- _DIRECTIONS FOR THIS TASK_: Send back all the data below, exactly as given.

-- DATA EXTRACT start --

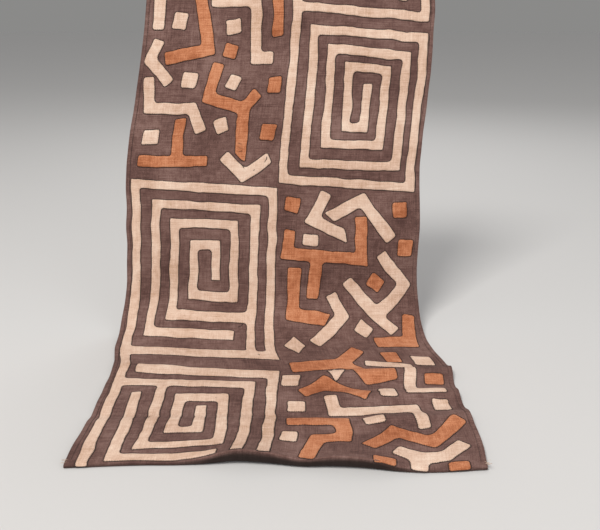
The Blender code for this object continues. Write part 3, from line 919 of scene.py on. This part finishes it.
# Colour, place across, place along, width, length, turn in degrees.
SQUARES = (
    ("cream", -26.5, 15.5, 3.4, 3.7, 3),
    ("cream", -13.5, 16.7, 3.4, 3.4, -8),
    ("orange", -13.5, 22.3, 3.3, 3.1, 12),
    ("cream", -22.5, 29, 3.6, 3.6, 5),
    ("cream", -12, 29.5, 3.1, 3.1, 22),
    ("orange", -2, 30, 3.3, 3.8, -4),
    ("cream", -30, 42.2, 4.0, 3.4, 3),
    ("cream", -13.5, 39.5, 3.2, 3.6, -22),
    ("orange", -2, 41, 3.6, 3.8, 3),
    ("orange", 4.7, 58, 3.4, 3.5, 12),
    ("orange", 30.3, 59.3, 3.4, 3.7, -3),
    ("cream", 9, 66.4, 3.8, 2.8, 3),
    ("orange", 31.9, 68.3, 3.6, 3.9, 2),
    ("orange", 25, 76.5, 3.6, 3.3, 34),
    ("cream", 21.3, 88.3, 3.3, 3.2, 40),
    ("cream", 5, 94.5, 3.6, 3.6, 45),
    ("orange", 24.5, 100.2, 3.6, 3.0, 0),
    ("cream", 30.6, 102, 4.2, 2.8, 5),
    ("cream", 11.2, 109, 3.0, 2.7, 45),
    ("orange", 31.0, 110.9, 3.9, 2.2, 0),
    ("cream", 2.1, 110.6, 3.5, 3.4, 0),
    ("cream", 21.2, 116.2, 3.4, 3.2, 0),
    ("cream", 30.9, 120.4, 3.2, 3.1, 0),
    ("cream", 3.2, 121, 3.4, 3.2, 2),
    ("cream", 17.2, 126.2, 3.7, 2.8, -4),
    ("cream", 1.6, 132.4, 2.9, 3.6, 4),
    ("orange", 18, 139.5, 4.0, 2.2, 0),
    ("orange", 30.3, 140, 3.6, 2.4, 0),
)
print("strips:", len(STRIPS), "squares:", len(SQUARES))

# %% [markdown]
# Each piece is cut, pressed, divided and laid on the face. The size of its cut is worked out as
# well: its width, and the length of a straight band of that width and the same area.

# %% Sewn pieces
PATCH_BASE = GROUND_THICK / 2 + 0.0002
PATCH_THICK = 0.0011
PATCH_SWELL = 0.18
PATCH_SWELL_SIZE = 0.01
# How dark the pressed margin is painted: shade along the cut edge, and dirt.
MARGIN_DIRT_AND_SHADE = 0.45
seams = []
sewn_pieces = []


def patch_thickness(across, along):
    """A sewn piece swells and dips a little between its stitches."""
    return PATCH_THICK * (1 + PATCH_SWELL * unevenness(across, along, PATCH_SWELL_SIZE, 31))


def patch_shading(across, along, share):
    """The pressed margin of a sewn piece is a little darker: painted edge shade, and dirt."""
    return MARGIN_DIRT_AND_SHADE * (1 - share)


def sew_on(node, mesh, colour, corner_cut, width):
    """Cut a plan by hand, lay it on the ground cloth and note its outline for the needle."""
    flat = (width * CM, sum(face.calc_area() for face in mesh.faces) / (width * CM))
    cut_by_hand(mesh, corner_cut, len(sewn_pieces))
    seams.extend(outlines(mesh))
    press_margin_and_divide(mesh)
    lay(mesh, PATCH_BASE, patch_thickness, patch_shading)
    piece = finish_piece("sewn_" + node, mesh, colour)
    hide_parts(node)
    sewn_pieces.append(piece)


for node, colour, width, share, routes in STRIPS:
    cut = MOTIF_CORNER_CUT if node.startswith(colour) else CORNER_CUT
    sew_on(node, strip_plan(routes, width, share), colour, cut, width)
for number, (colour, across, along, width, length, turn) in enumerate(SQUARES, 1):
    plan = square_plan(across, along, width, length, turn)
    sew_on(f"{colour}_square_{number:02d}", plan, colour, SQUARE_CORNER_CUT, width)
seam_run = sum(np.linalg.norm(np.roll(p, -1, 0) - p, axis=1).sum() for p in seams)
print(f"pieces: {len(sewn_pieces)}, outline to sew: {seam_run:.1f} m")

# %% [markdown]
# Around every piece runs a seam in dark raffia. A thread lies along the cut edge and makes the
# dark outline of the pattern. It is set a little out onto the ground cloth and made thick, so
# that it is also a painted shadow along the edge. Short stitches cross it, from the ground cloth
# up over the edge. One stitch is a slim bead of a few faces, and arrays place the thousands of
# copies, in one mesh for each kind.

# %% One stitch and its copies
THREAD_SWELL = (0.75, 1.2)
# A way in which no stitch runs, from which the sides of each are found.
ASIDE = (0.3, -0.9, 0.4)


def bead():
    """One stitch of unit size, its length along X: its points and faces."""
    mesh = bmesh.new()
    bmesh.ops.create_uvsphere(mesh, u_segments=4, v_segments=2, radius=1.0,
                              matrix=Matrix.Rotation(math.pi / 2, 4, "Y"))
    points = np.array([v.co[:] for v in mesh.verts])
    faces = [[v.index for v in face.verts] for face in mesh.faces]
    mesh.free()
    return points, faces


BEAD_POINTS, BEAD_FACES = bead()


def walk(path, pitch, closed):
    """Evenly spaced places and directions along a flat path."""
    points = np.vstack((path, path[:1])) if closed else path
    steps = np.linalg.norm(np.diff(points, axis=0), axis=1)
    marks = np.concatenate(((0,), np.cumsum(steps)))
    at = np.arange(pitch / 2, marks[-1], pitch)
    k = np.clip(np.searchsorted(marks, at) - 1, 0, len(steps) - 1)
    way = (points[k + 1] - points[k]) / np.maximum(steps[k], 1e-9)[:, None]
    return points[k] + way * (at - marks[k])[:, None], way


def copies(name, starts, ends, thick, colour, seed):
    """One mesh of many stitches, each from a start to an end."""
    middle = (starts + ends) / 2
    reach = (ends - starts) / 2
    upward = np.cross(reach, np.tile(ASIDE, (len(reach), 1)))
    side = upward / np.linalg.norm(upward, axis=1)[:, None]
    rise = np.cross(reach, side)
    rise = rise / np.linalg.norm(rise, axis=1)[:, None]
    swell = thick * np.random.default_rng(seed).uniform(*THREAD_SWELL, (len(reach), 1, 1))
    points = (middle[:, None] + BEAD_POINTS[None, :, :1] * reach[:, None]
              + BEAD_POINTS[None, :, 1:2] * side[:, None] * swell
              + BEAD_POINTS[None, :, 2:] * rise[:, None] * swell)
    count = len(BEAD_POINTS)
    faces = [[index + count * i for index in face]
             for i in range(len(reach)) for face in BEAD_FACES]
    data = bpy.data.meshes.new(name)
    data.from_pydata(points.reshape(-1, 3), [], faces)
    mesh = bmesh.new()
    mesh.from_mesh(data)
    bpy.data.meshes.remove(data)
    bmesh.ops.recalc_face_normals(mesh, faces=mesh.faces[:])
    return finish_piece(name, mesh, colour)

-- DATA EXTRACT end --

- _SOLUTION TO THIS TASK_:
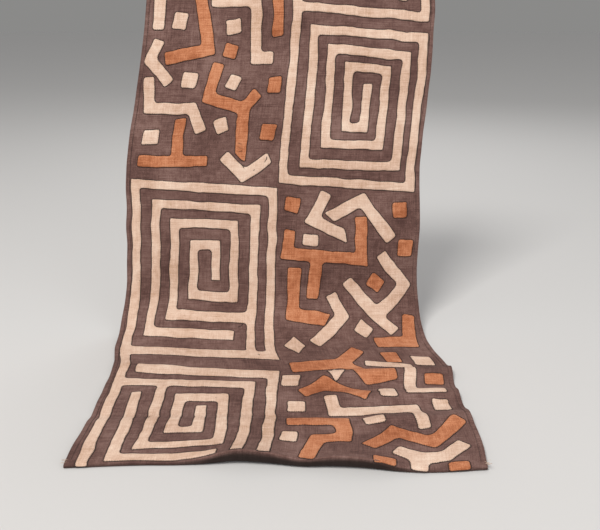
The Blender code for this object continues. Write part 3, from line 919 of scene.py on. This part finishes it.
# Colour, place across, place along, width, length, turn in degrees.
SQUARES = (
    ("cream", -26.5, 15.5, 3.4, 3.7, 3),
    ("cream", -13.5, 16.7, 3.4, 3.4, -8),
    ("orange", -13.5, 22.3, 3.3, 3.1, 12),
    ("cream", -22.5, 29, 3.6, 3.6, 5),
    ("cream", -12, 29.5, 3.1, 3.1, 22),
    ("orange", -2, 30, 3.3, 3.8, -4),
    ("cream", -30, 42.2, 4.0, 3.4, 3),
    ("cream", -13.5, 39.5, 3.2, 3.6, -22),
    ("orange", -2, 41, 3.6, 3.8, 3),
    ("orange", 4.7, 58, 3.4, 3.5, 12),
    ("orange", 30.3, 59.3, 3.4, 3.7, -3),
    ("cream", 9, 66.4, 3.8, 2.8, 3),
    ("orange", 31.9, 68.3, 3.6, 3.9, 2),
    ("orange", 25, 76.5, 3.6, 3.3, 34),
    ("cream", 21.3, 88.3, 3.3, 3.2, 40),
    ("cream", 5, 94.5, 3.6, 3.6, 45),
    ("orange", 24.5, 100.2, 3.6, 3.0, 0),
    ("cream", 30.6, 102, 4.2, 2.8, 5),
    ("cream", 11.2, 109, 3.0, 2.7, 45),
    ("orange", 31.0, 110.9, 3.9, 2.2, 0),
    ("cream", 2.1, 110.6, 3.5, 3.4, 0),
    ("cream", 21.2, 116.2, 3.4, 3.2, 0),
    ("cream", 30.9, 120.4, 3.2, 3.1, 0),
    ("cream", 3.2, 121, 3.4, 3.2, 2),
    ("cream", 17.2, 126.2, 3.7, 2.8, -4),
    ("cream", 1.6, 132.4, 2.9, 3.6, 4),
    ("orange", 18, 139.5, 4.0, 2.2, 0),
    ("orange", 30.3, 140, 3.6, 2.4, 0),
)
print("strips:", len(STRIPS), "squares:", len(SQUARES))

# %% [markdown]
# Each piece is cut, pressed, divided and laid on the face. The size of its cut is worked out as
# well: its width, and the length of a straight band of that width and the same area.

# %% Sewn pieces
PATCH_BASE = GROUND_THICK / 2 + 0.0002
PATCH_THICK = 0.0011
PATCH_SWELL = 0.18
PATCH_SWELL_SIZE = 0.01
# How dark the pressed margin is painted: shade along the cut edge, and dirt.
MARGIN_DIRT_AND_SHADE = 0.45
seams = []
sewn_pieces = []


def patch_thickness(across, along):
    """A sewn piece swells and dips a little between its stitches."""
    return PATCH_THICK * (1 + PATCH_SWELL * unevenness(across, along, PATCH_SWELL_SIZE, 31))


def patch_shading(across, along, share):
    """The pressed margin of a sewn piece is a little darker: painted edge shade, and dirt."""
    return MARGIN_DIRT_AND_SHADE * (1 - share)


def sew_on(node, mesh, colour, corner_cut, width):
    """Cut a plan by hand, lay it on the ground cloth and note its outline for the needle."""
    flat = (width * CM, sum(face.calc_area() for face in mesh.faces) / (width * CM))
    cut_by_hand(mesh, corner_cut, len(sewn_pieces))
    seams.extend(outlines(mesh))
    press_margin_and_divide(mesh)
    lay(mesh, PATCH_BASE, patch_thickness, patch_shading)
    piece = finish_piece("sewn_" + node, mesh, colour)
    hide_parts(node)
    sewn_pieces.append(piece)


for node, colour, width, share, routes in STRIPS:
    cut = MOTIF_CORNER_CUT if node.startswith(colour) else CORNER_CUT
    sew_on(node, strip_plan(routes, width, share), colour, cut, width)
for number, (colour, across, along, width, length, turn) in enumerate(SQUARES, 1):
    plan = square_plan(across, along, width, length, turn)
    sew_on(f"{colour}_square_{number:02d}", plan, colour, SQUARE_CORNER_CUT, width)
seam_run = sum(np.linalg.norm(np.roll(p, -1, 0) - p, axis=1).sum() for p in seams)
print(f"pieces: {len(sewn_pieces)}, outline to sew: {seam_run:.1f} m")

# %% [markdown]
# Around every piece runs a seam in dark raffia. A thread lies along the cut edge and makes the
# dark outline of the pattern. It is set a little out onto the ground cloth and made thick, so
# that it is also a painted shadow along the edge. Short stitches cross it, from the ground cloth
# up over the edge. One stitch is a slim bead of a few faces, and arrays place the thousands of
# copies, in one mesh for each kind.

# %% One stitch and its copies
THREAD_SWELL = (0.75, 1.2)
# A way in which no stitch runs, from which the sides of each are found.
ASIDE = (0.3, -0.9, 0.4)


def bead():
    """One stitch of unit size, its length along X: its points and faces."""
    mesh = bmesh.new()
    bmesh.ops.create_uvsphere(mesh, u_segments=4, v_segments=2, radius=1.0,
                              matrix=Matrix.Rotation(math.pi / 2, 4, "Y"))
    points = np.array([v.co[:] for v in mesh.verts])
    faces = [[v.index for v in face.verts] for face in mesh.faces]
    mesh.free()
    return points, faces


BEAD_POINTS, BEAD_FACES = bead()


def walk(path, pitch, closed):
    """Evenly spaced places and directions along a flat path."""
    points = np.vstack((path, path[:1])) if closed else path
    steps = np.linalg.norm(np.diff(points, axis=0), axis=1)
    marks = np.concatenate(((0,), np.cumsum(steps)))
    at = np.arange(pitch / 2, marks[-1], pitch)
    k = np.clip(np.searchsorted(marks, at) - 1, 0, len(steps) - 1)
    way = (points[k + 1] - points[k]) / np.maximum(steps[k], 1e-9)[:, None]
    return points[k] + way * (at - marks[k])[:, None], way


def copies(name, starts, ends, thick, colour, seed):
    """One mesh of many stitches, each from a start to an end."""
    middle = (starts + ends) / 2
    reach = (ends - starts) / 2
    upward = np.cross(reach, np.tile(ASIDE, (len(reach), 1)))
    side = upward / np.linalg.norm(upward, axis=1)[:, None]
    rise = np.cross(reach, side)
    rise = rise / np.linalg.norm(rise, axis=1)[:, None]
    swell = thick * np.random.default_rng(seed).uniform(*THREAD_SWELL, (len(reach), 1, 1))
    points = (middle[:, None] + BEAD_POINTS[None, :, :1] * reach[:, None]
              + BEAD_POINTS[None, :, 1:2] * side[:, None] * swell
              + BEAD_POINTS[None, :, 2:] * rise[:, None] * swell)
    count = len(BEAD_POINTS)
    faces = [[index + count * i for index in face]
             for i in range(len(reach)) for face in BEAD_FACES]
    data = bpy.data.meshes.new(name)
    data.from_pydata(points.reshape(-1, 3), [], faces)
    mesh = bmesh.new()
    mesh.from_mesh(data)
    bpy.data.meshes.remove(data)
    bmesh.ops.recalc_face_normals(mesh, faces=mesh.faces[:])
    return finish_piece(name, mesh, colour)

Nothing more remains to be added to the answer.